A new subject. The dialogue on Saturday afternoon was sparked by a dinner in Dublin a few days before, at which Carrón and Massimo (the director of a bank) took some questions seriously: Is the economic crisis ending, as many people are starting to say, or is the worst yet to come? And is there a place where there is a point of truth in our gaze toward reality? A place where we can help each other to look at things as they are? What is the nature of this crisis?” Based on that dinner conversation, Massimo was asked to kickoff the dialogue with an intervention on the crisis. Everyone is asked to compare themselves with reality and with their work, since many people here are employed in the world of companies and markets. “Carrón was at the helm, pushing us further,” recalls Mauro. “What is our contribution in this situation? To be better people? Do we wait for the storm to blow over before we start living again, or do we want to enter into reality as it is, with all of ourselves, and face it?” At dinner, Alicia, from Limerick, who is participating in this type of gathering for the first time, says, “I understood what it means that we need a new subject today, and just how dramatic this necessity is.” The evening is dedicated to art. A friend shows us frescoes from the Dominican friary of San Marco (Florence), painted by Fra Angelico upon request of his prior to help his brothers to deepen their personal relationship with Christ.  
In the meantime, Fr. Carrón and the Memores Domini of London went home for dinner with Dionino, whose illness (cancer) prevented him from attending the encounter. After a warm embrace, a dialogue begins and it is in absolute harmony with the work that took place during the day. “How are you?” “You know, lately I can’t complain.
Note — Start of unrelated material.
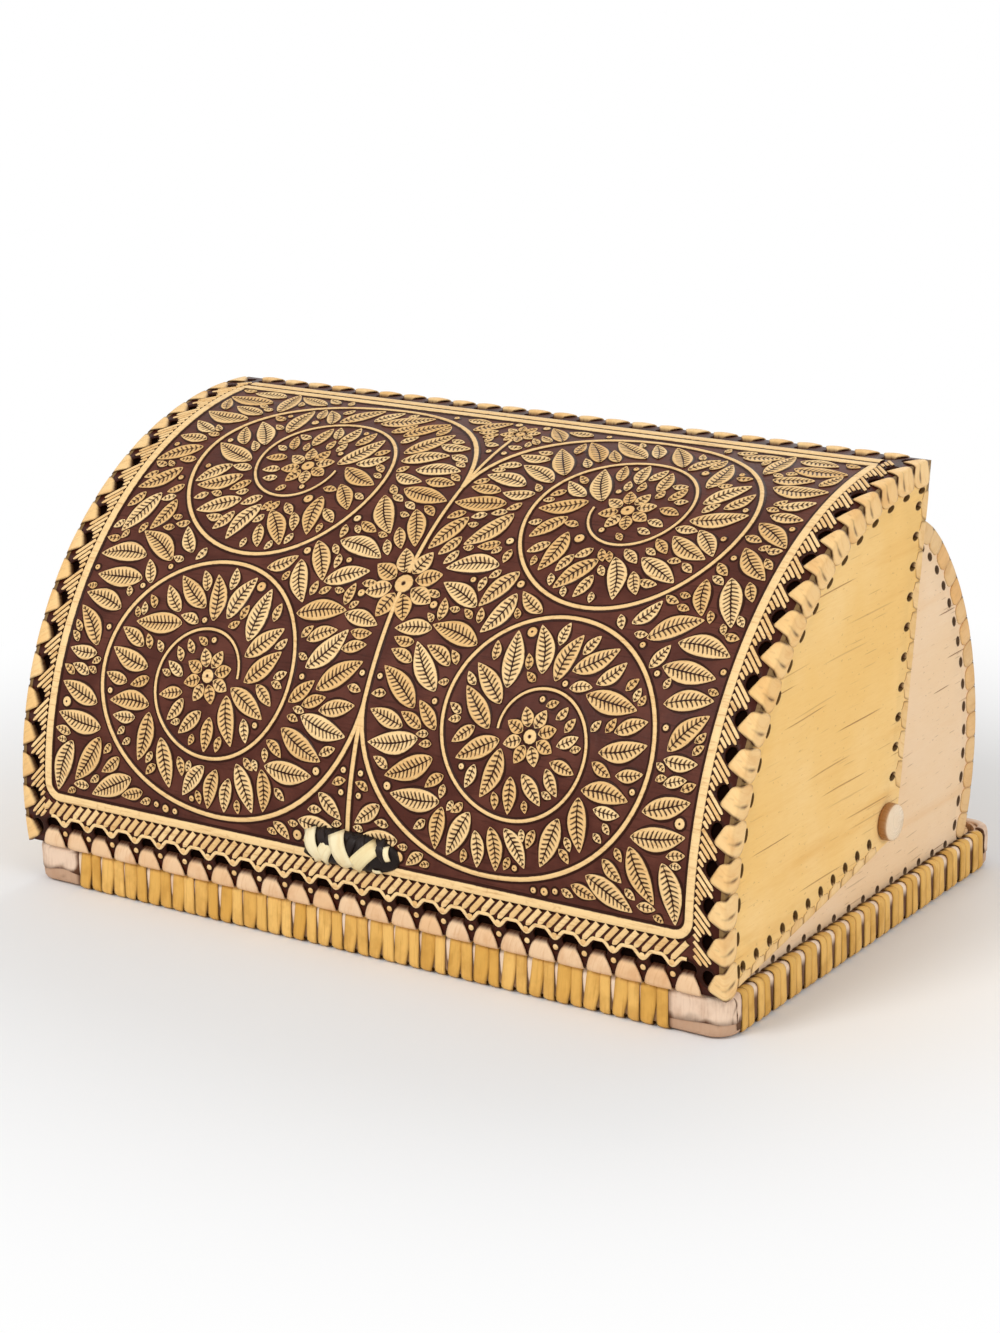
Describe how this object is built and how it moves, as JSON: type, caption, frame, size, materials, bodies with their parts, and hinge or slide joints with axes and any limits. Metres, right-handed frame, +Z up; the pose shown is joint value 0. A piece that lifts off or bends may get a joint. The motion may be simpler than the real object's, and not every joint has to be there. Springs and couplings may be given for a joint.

And I am realizing that I don’t have to be afraid of what happens because it is for me; everything is for me. And this gives me strength, an abandonment within things that allows me to say: I trust, because I am part of a story in which everything loves me. Thus, I can live, hope. And I am grateful for this; it is a race toward Destiny.” Fr. Carrón asks for a copy of Giussani’s L’attrattiva Gesù [The Attraction of Jesus]; he reads and comments on a passage that he will then use to conclude the weekend. It helps us to go to the heart of the challenge: Christ has His own autonomous personality, whose features are unmistakable. And if we don’t search for that uniqueness, if it doesn’t become “object (memory), spoken (invocation), contemplated with wonder and relish, so that it transforms into joy for a presence”[Carrón comments: “If we don’t understand that, in meeting Him, we have won the lottery...], then we live like everyone else. The Mystery did everything for us by becoming man in order to fight this battle with us. This is the verification of faith: opening our life to His presence, our life changes.”